I recently contacted Cary Cruea, a licensed massage therapist and president of Massage Bar Inc.
Q: The concept to offer a massage to weary travelers is excellent. How did you make the transition from lunchtime crowds to traveling crowds?
A: I believe you're referring to the very first "bar" I had in a clinic in downtown Seattle. The transition occurred when the partnership at the clinic dissolved. I left with the rights to the name "Massage Bar" and began re-thinking the look of a new bar along with a new location. Our first site made me realize I needed much more foot traffic. The airport came to mind. I pestered them a good nine months before they said, "Let's test it out." Remember, this was 17 years ago and public massage was unheard of.
Q: After talking to one of your massage therapists in Seattle, I wondered how many of your clients are repeat customers? He also mentioned working about six hours a day with 20-24 clients and seemed genuinely happy working there. About how many employees do you have?
A: Our "regulars," as we call them, represent approximately 85 percent of business at most locations. Being a massage therapist myself, I understood the need for shifts of shorter duration, as seated massage can be tiring. A six-hour shift is average, and yes, most of my family of therapists really like working for the Massage Bar. Currently we have approximately 160 full- and part-time employees. We just presented a plaque to an employee who has been with us for 15 years! I think seven plaques are due for 10-year employees. Average length of stay is five years. I certainly try to keep my therapists happy as they are the lifeblood of this business.
Q: Carrying heavy bags can wreak havoc on posture and strain muscles. Do you think your clients would be interested in postural assessments and recommendations to "straighten up" during their travels?

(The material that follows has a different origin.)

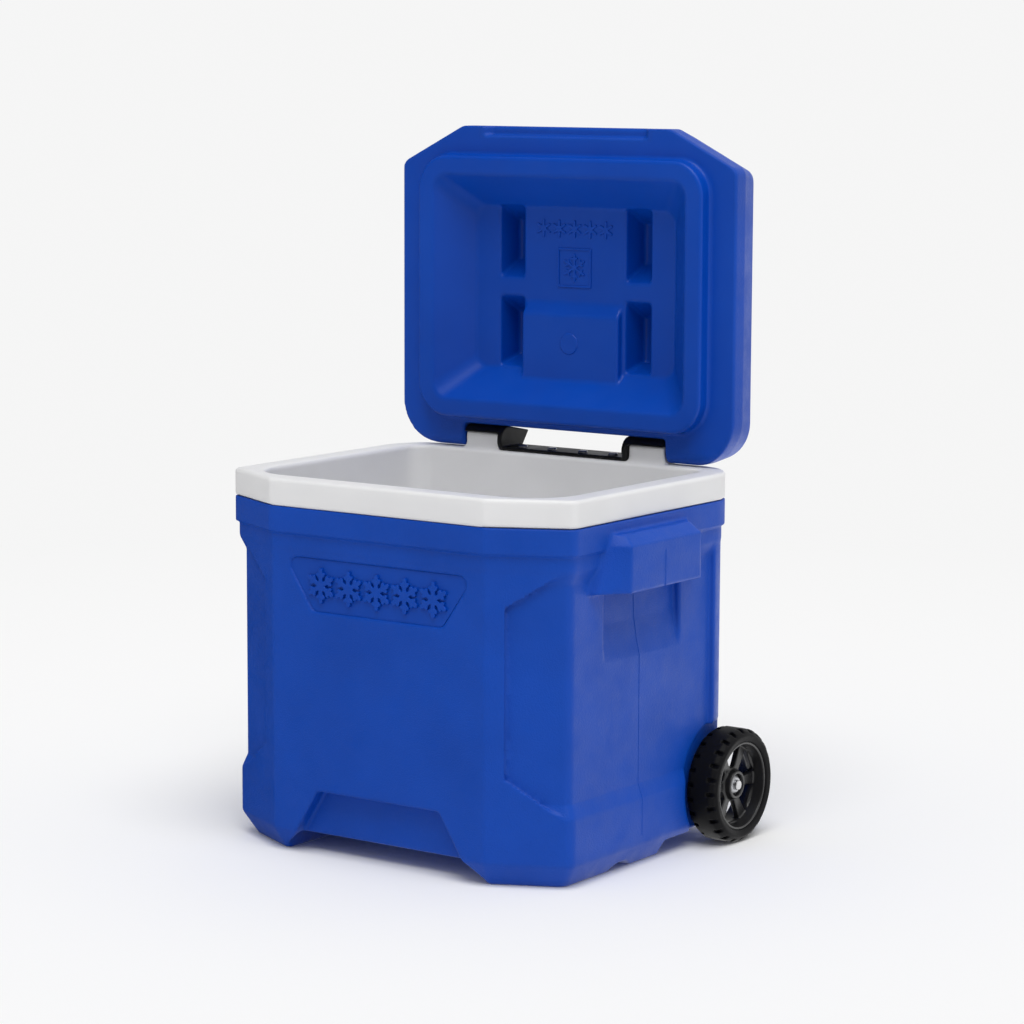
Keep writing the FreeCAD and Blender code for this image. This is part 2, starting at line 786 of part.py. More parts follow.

A: Postural assessment is not within the scope of practice for massage therapists. At this point, our customers just want to have a good, quick massage and get on their way.
Cruea added that Massage Bar is pursuing three airports right now to complement the Seattle, Nashville, Newark, Washington Dulles, Port Columbus, Sacramento and Pittsburgh locations. She is not interested in pursuing overseas markets at this time. Regarding in-flight massage, she said options have been explored but are not feasible for many reasons.